> Given exercise:
Beginning at the first line of the data, print each line exactly, stopping after the line that contains "LIP_ROUNDING = 0.0015".

>>>

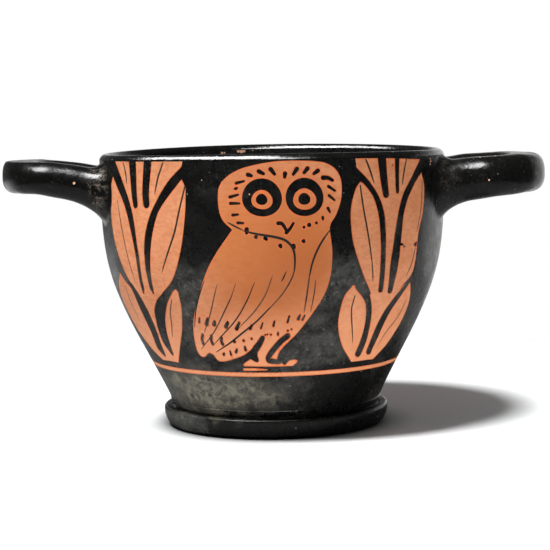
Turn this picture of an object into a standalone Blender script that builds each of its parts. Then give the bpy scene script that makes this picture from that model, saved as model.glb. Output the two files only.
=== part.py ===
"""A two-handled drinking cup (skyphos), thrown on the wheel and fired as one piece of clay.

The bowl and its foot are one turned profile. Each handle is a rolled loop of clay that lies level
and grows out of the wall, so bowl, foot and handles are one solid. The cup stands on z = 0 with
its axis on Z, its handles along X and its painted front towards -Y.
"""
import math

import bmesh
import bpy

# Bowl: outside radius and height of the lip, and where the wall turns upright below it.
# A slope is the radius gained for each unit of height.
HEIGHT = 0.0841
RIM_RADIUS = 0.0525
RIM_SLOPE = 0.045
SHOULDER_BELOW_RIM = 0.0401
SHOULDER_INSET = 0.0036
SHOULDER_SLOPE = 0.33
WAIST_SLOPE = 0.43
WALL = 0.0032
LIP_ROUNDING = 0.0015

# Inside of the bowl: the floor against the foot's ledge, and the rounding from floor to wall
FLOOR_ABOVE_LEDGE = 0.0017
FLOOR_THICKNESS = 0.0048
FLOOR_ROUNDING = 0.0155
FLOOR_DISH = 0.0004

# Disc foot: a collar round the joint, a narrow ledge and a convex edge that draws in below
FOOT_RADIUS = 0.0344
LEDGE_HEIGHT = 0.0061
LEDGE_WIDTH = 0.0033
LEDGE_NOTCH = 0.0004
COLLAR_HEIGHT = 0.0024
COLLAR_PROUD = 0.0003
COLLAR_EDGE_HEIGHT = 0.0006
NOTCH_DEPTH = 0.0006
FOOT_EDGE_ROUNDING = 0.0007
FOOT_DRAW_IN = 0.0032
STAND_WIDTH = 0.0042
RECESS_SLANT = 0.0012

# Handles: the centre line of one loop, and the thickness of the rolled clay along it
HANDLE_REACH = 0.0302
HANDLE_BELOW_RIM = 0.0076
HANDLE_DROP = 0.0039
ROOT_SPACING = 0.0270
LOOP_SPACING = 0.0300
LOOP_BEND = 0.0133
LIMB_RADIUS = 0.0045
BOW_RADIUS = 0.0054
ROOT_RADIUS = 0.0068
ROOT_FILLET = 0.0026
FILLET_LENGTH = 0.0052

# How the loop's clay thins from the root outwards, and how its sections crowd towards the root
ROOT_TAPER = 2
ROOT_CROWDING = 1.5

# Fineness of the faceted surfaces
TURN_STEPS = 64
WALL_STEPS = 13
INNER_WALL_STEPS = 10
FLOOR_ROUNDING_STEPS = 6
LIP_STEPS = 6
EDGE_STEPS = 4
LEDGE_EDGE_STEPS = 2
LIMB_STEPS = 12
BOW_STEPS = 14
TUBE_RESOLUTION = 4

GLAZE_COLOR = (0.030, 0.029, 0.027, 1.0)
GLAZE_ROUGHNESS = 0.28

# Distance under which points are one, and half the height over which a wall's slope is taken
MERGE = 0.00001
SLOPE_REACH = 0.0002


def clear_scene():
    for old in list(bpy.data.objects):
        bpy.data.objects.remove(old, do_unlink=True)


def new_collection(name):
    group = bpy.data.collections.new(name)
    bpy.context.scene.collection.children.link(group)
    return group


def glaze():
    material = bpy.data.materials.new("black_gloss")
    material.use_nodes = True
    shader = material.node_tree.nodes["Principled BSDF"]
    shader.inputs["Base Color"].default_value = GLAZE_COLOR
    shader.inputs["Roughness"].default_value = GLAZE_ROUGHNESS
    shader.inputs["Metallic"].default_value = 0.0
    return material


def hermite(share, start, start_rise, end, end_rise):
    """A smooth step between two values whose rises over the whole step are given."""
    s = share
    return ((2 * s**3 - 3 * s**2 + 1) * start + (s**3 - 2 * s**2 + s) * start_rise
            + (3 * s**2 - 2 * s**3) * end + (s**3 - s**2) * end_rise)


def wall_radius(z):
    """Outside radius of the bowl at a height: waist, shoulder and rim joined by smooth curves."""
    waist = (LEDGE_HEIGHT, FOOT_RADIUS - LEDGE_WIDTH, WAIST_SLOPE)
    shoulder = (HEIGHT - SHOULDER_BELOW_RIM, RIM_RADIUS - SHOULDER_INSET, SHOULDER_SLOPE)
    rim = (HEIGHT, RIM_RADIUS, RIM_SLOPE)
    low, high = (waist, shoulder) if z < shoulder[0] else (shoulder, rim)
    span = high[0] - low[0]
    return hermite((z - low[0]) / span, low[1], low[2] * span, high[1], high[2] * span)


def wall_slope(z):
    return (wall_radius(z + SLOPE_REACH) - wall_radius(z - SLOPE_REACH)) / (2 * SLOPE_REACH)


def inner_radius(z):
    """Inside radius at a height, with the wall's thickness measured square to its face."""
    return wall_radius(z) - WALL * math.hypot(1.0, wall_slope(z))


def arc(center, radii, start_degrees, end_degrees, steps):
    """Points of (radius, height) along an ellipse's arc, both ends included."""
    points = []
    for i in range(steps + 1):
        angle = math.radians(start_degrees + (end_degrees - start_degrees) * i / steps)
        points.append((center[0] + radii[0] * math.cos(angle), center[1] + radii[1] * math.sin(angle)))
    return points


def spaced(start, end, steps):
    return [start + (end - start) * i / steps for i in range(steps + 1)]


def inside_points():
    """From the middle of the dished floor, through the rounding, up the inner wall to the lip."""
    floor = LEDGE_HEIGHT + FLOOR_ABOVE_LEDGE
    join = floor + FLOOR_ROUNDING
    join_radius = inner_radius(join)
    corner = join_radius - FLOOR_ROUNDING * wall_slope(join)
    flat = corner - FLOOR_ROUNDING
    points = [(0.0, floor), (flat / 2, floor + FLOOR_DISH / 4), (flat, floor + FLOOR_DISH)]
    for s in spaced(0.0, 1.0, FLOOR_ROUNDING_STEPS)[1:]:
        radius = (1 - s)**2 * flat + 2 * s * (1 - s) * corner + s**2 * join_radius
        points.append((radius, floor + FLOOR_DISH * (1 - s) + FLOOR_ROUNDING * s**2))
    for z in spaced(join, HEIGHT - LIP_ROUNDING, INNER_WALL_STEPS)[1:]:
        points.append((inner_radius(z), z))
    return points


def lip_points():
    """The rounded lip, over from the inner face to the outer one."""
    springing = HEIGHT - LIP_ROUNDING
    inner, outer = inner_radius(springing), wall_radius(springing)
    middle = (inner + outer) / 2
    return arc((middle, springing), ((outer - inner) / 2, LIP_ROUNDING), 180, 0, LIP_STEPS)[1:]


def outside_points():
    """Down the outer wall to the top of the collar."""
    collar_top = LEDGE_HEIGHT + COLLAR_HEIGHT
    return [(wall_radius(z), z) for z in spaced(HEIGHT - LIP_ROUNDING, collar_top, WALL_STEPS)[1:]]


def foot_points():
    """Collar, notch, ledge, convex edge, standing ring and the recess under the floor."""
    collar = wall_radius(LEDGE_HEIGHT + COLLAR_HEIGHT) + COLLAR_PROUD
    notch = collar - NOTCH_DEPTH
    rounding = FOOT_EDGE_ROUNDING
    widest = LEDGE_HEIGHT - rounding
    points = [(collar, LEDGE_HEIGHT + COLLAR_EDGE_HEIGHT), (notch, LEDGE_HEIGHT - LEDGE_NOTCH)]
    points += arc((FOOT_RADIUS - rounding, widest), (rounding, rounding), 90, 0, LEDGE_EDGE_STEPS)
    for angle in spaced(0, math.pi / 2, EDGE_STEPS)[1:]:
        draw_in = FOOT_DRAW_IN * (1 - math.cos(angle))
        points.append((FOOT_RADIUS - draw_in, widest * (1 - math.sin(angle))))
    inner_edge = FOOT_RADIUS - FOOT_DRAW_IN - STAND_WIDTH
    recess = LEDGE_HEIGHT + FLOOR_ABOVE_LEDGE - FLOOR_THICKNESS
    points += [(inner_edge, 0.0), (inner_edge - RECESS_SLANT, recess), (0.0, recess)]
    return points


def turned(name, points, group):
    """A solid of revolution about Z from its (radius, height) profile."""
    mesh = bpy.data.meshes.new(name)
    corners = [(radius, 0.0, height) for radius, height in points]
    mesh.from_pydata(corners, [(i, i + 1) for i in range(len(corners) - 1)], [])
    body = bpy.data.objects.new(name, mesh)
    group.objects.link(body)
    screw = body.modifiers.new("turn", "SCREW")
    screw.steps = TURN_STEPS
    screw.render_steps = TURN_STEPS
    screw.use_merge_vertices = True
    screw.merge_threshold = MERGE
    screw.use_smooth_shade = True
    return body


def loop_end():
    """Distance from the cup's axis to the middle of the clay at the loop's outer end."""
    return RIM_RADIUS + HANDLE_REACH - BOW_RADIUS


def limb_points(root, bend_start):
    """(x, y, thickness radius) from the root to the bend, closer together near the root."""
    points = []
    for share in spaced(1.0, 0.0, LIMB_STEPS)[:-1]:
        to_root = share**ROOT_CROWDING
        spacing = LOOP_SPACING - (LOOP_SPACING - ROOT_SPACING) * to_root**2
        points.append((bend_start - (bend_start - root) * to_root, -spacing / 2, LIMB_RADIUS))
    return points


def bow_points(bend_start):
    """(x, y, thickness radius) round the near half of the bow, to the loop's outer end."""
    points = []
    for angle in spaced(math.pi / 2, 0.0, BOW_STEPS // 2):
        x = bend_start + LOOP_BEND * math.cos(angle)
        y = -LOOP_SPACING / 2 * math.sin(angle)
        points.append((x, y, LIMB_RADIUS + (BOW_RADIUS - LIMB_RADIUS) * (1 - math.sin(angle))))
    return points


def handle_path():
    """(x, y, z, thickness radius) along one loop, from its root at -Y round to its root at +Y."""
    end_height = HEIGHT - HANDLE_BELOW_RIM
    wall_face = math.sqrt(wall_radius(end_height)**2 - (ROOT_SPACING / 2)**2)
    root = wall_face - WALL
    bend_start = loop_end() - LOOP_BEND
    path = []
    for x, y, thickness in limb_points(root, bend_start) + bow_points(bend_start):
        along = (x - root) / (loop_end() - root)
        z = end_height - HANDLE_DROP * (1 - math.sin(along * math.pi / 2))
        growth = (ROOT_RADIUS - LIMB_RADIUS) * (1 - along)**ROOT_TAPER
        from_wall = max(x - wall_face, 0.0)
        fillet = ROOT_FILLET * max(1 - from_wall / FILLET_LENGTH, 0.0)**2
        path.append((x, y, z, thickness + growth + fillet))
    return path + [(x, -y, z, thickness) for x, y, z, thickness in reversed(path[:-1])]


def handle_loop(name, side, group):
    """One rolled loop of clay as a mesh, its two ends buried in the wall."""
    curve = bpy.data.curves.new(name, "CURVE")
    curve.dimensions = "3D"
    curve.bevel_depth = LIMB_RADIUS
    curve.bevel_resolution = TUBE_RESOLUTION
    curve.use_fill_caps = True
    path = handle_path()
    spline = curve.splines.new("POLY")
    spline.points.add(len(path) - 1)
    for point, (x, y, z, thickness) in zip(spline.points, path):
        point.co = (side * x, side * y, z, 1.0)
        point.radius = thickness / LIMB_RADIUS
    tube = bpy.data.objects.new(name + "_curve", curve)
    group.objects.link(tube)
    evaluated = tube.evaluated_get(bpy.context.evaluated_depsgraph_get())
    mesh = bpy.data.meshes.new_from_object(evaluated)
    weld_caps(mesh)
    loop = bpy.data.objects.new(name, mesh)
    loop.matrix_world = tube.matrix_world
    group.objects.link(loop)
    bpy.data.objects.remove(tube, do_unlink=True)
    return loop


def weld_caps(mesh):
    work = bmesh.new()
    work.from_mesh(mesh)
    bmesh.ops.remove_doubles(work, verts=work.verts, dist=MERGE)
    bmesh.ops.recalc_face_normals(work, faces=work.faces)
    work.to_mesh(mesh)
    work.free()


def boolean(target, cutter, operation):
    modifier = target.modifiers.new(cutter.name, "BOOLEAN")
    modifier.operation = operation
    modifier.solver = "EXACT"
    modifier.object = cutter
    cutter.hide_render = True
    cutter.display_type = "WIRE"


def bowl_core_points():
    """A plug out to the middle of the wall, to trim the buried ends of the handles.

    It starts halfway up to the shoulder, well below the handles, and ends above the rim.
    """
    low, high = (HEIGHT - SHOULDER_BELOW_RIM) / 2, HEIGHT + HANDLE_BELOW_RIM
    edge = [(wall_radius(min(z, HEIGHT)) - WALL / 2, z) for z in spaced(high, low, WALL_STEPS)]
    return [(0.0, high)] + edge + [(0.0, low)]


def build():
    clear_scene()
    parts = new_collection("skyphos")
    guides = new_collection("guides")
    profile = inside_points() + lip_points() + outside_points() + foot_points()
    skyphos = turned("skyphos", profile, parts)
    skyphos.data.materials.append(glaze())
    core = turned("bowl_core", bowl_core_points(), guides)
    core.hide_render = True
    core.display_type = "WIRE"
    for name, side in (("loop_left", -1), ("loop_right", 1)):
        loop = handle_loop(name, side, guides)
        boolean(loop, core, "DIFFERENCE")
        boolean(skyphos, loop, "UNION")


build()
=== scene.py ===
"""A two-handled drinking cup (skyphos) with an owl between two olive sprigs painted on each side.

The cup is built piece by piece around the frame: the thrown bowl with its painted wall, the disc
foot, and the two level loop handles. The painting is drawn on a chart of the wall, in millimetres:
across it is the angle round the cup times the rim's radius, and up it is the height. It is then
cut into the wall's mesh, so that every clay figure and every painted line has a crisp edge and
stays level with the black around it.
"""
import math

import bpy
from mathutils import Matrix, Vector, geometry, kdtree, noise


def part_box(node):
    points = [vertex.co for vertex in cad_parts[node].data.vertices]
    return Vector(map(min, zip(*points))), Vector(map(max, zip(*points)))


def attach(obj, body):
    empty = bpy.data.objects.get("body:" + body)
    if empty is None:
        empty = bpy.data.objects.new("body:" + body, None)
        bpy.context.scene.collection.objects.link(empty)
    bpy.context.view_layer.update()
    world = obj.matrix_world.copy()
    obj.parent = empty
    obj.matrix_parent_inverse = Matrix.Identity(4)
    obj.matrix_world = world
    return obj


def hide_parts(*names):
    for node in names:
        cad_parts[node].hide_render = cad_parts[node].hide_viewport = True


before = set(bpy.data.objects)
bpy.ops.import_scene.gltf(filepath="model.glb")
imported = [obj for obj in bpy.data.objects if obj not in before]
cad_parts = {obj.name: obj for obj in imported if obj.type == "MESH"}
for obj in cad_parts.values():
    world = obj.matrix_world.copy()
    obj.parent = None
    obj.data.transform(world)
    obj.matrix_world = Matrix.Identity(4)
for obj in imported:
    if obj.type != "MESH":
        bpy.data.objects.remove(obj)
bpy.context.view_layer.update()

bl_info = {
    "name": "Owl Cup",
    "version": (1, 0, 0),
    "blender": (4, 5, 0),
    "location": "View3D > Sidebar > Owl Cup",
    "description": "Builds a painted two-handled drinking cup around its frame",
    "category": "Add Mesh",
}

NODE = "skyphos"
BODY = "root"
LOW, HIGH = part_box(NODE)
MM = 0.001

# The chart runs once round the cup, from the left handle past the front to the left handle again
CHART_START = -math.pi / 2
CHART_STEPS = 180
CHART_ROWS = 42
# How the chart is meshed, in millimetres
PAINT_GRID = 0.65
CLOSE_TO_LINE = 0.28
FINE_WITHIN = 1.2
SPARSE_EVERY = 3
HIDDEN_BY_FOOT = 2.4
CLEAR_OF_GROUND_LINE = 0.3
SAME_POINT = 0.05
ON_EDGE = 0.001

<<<

> Reply to the exercise:
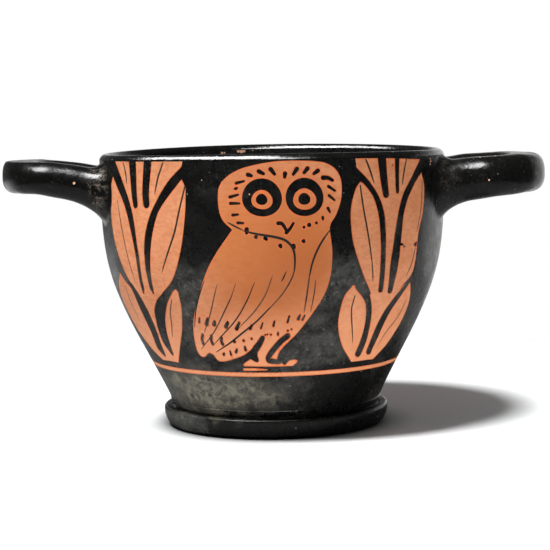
Turn this picture of an object into a standalone Blender script that builds each of its parts. Then give the bpy scene script that makes this picture from that model, saved as model.glb. Output the two files only.
=== part.py ===
"""A two-handled drinking cup (skyphos), thrown on the wheel and fired as one piece of clay.

The bowl and its foot are one turned profile. Each handle is a rolled loop of clay that lies level
and grows out of the wall, so bowl, foot and handles are one solid. The cup stands on z = 0 with
its axis on Z, its handles along X and its painted front towards -Y.
"""
import math

import bmesh
import bpy

# Bowl: outside radius and height of the lip, and where the wall turns upright below it.
# A slope is the radius gained for each unit of height.
HEIGHT = 0.0841
RIM_RADIUS = 0.0525
RIM_SLOPE = 0.045
SHOULDER_BELOW_RIM = 0.0401
SHOULDER_INSET = 0.0036
SHOULDER_SLOPE = 0.33
WAIST_SLOPE = 0.43
WALL = 0.0032
LIP_ROUNDING = 0.0015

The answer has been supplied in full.